Le 2 décembre 2014, le tribunal de grande instance de Bobigny autorise la diffusion du livre, jugeant que, sur le fond, la LICRA devait être déboutée en vertu de l’article 10 de la Convention européenne des droits de l’homme, qui protège la liberté d’expression. L'ouvrage est remis en vente sur le site des éditions Kontre Kulture le 17 février 2015.
En revanche, la version de 2007, préfacée par Yann Moix n'a jamais été interdite par la justice. Sans doute parce que la fameuse préface de l'écrivain et chroniqueur se présentait sous la forme d'une critique aiguë de l'antisémitisme, ce que n'a pas manqué de souligner le site d'actualités littéraire et philosophique La règle du jeu, tenu par Bernard Henri-Lévy. Yann Moix y faisait l'apologie de l'écrivain Charles Péguy, «le plus philo-sémite de tous les temps», se réjouissant que «son écrivain préféré» n'ait jamais été tenté par l'antisémitisme et ne figure pas parmi les nombreuses personnalités citées dans l'ouvrage de Blanrue.
Ce n'est pas la première fois que Yann Moix se retrouve dans l'embarras à cause de cette Anthologie des propos contre les Juifs, le judaïsme et le sionisme et de son auteur. En 2014, alors qu'il se trouvait au salon du livre, un journaliste de l'Agence Info Libre lui avait déjà demandé ce qu'il pensait du fait que le livre ait fait l'objet d'une demande d'interdiction à la justice de la part de la LICRA. Yann Moix, clairement embarrassé, avait refusé de répondre et quitté les lieux.
Yann Moix très gêné par le rappel de son amitié avec l'écrivain Paul-Eric Blanrue
Aussi, si la pique de Florian Philippot semble avoir froissé Yann Moix, ce n'est pas tant pour sa préface du livre controversé, mais bien parce que le numéro deux du Front national a remis sur la table l'amitié qu'a entretenu durant des années le chroniqueur avec Blanrue.
«Si vous avez été au lycée avec Marc Dutroux, est-ce que cela fait de vous un pédophile à quarante ans ?», a lancé Yann Moix d'une voix hésitante à Florian Philippot.
Car Paul-Eric Blanrue, qui se présente comme un fervent militant de la liberté d'expression sous tous ses angles, a souvent été soupçonné d'entretenir par extension, une proximité ambiguë avec les milieux négationnistes.
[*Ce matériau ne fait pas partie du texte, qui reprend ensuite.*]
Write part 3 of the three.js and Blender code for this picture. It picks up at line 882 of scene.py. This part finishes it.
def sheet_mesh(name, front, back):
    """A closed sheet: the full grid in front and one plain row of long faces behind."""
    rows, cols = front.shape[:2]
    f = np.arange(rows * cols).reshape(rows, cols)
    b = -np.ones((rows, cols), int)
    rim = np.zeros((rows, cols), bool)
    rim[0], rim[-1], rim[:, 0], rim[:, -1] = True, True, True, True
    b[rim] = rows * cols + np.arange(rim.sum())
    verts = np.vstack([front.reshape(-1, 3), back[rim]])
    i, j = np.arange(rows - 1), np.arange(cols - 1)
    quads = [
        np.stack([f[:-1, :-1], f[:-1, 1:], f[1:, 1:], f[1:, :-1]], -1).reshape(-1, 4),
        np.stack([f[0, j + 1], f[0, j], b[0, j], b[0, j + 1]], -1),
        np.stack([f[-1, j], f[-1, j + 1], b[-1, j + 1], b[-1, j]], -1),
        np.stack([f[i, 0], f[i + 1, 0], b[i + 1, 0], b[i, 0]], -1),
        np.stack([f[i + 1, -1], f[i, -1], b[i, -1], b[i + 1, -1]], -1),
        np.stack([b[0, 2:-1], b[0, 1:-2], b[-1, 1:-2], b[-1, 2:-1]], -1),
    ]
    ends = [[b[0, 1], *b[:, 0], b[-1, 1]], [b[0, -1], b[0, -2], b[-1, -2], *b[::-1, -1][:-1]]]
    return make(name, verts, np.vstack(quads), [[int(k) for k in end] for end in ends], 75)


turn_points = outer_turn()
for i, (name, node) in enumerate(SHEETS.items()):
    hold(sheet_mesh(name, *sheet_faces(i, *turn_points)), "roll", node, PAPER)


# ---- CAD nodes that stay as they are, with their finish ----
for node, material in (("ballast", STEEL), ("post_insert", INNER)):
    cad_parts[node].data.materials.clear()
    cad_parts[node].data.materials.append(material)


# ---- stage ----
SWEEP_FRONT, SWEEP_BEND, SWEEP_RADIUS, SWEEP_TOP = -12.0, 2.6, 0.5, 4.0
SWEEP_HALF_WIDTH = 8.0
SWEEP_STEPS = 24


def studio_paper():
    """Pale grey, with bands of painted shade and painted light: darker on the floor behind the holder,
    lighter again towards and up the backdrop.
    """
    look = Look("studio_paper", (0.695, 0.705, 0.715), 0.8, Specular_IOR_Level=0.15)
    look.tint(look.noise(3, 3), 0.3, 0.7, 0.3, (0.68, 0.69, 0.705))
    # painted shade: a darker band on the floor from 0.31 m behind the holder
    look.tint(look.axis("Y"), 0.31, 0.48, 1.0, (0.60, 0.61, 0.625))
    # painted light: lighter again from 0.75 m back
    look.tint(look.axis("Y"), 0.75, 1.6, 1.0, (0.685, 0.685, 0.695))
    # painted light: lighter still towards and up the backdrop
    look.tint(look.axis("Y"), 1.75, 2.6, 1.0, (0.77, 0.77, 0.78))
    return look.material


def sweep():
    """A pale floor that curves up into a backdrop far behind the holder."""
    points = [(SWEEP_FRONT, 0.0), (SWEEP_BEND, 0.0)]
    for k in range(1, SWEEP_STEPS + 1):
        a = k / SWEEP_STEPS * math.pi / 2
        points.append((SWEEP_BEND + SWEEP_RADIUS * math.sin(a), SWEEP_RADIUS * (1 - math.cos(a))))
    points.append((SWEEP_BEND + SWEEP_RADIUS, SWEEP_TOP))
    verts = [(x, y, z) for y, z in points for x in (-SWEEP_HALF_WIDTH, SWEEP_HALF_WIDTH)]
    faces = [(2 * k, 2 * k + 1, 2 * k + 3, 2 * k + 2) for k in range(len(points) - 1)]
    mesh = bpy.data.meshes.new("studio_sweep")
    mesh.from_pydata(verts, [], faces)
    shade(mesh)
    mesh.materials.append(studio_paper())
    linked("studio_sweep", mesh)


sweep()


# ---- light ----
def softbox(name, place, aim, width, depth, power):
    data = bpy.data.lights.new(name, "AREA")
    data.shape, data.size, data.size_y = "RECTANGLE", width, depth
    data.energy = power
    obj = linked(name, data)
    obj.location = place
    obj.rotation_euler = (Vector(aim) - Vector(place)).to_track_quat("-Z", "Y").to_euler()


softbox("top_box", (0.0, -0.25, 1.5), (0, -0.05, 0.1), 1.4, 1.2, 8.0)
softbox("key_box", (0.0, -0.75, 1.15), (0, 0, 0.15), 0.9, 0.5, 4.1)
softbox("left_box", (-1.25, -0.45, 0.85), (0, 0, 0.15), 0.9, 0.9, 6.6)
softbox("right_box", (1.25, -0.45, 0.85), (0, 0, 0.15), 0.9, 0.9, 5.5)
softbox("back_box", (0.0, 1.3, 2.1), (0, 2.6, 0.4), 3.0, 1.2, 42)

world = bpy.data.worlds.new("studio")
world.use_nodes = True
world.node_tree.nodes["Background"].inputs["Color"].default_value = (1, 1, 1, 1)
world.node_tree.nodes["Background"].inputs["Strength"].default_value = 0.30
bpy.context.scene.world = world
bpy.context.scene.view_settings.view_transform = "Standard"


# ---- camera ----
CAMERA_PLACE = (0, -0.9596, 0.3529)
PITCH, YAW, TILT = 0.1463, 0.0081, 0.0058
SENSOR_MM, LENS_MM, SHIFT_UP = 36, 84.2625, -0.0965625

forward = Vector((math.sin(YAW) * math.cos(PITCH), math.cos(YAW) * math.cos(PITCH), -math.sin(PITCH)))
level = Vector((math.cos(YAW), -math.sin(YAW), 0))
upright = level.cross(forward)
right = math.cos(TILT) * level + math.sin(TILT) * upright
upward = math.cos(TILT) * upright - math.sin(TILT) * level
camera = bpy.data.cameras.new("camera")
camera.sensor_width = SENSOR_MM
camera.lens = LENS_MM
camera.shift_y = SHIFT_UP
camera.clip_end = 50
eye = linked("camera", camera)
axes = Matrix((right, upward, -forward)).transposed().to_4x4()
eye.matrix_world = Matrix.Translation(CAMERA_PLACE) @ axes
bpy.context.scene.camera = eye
En 2010, il demande la libération du négationniste Vincent Reynouard. En 2011, il réalise une interview filmée d'une heure et demie du négationniste Robert Faurisson qu'il a par ailleurs soutenu lors de son procès en 2009 en compagnie de l'humoriste controversé Dieudonné. Ce dernier était également jugé par la 17e chambre correctionnelle de Paris pour avoir invité Robert Faurisson dans son théâtre de la Main d'or afin de lui remettre le prix de «l’infréquentabilité et de l’insolence».
Par ailleurs, dans une interview à l'Agence Info Libre publiée en 2015, Paul-Eric Blanrue revient sur son amitié avec Yann Moix. Usant de sarcasmes pour qualifier «le nouveau travail chez Ruquier» de son ancien camarade, il évoque «[leur] passé, [leurs] aventures, [leurs] bringues avec les filles, [leurs] échanges d'idées» et assure que le chroniqueur l'a, à maintes reprises félicité pour son interview de Robert Faurisson.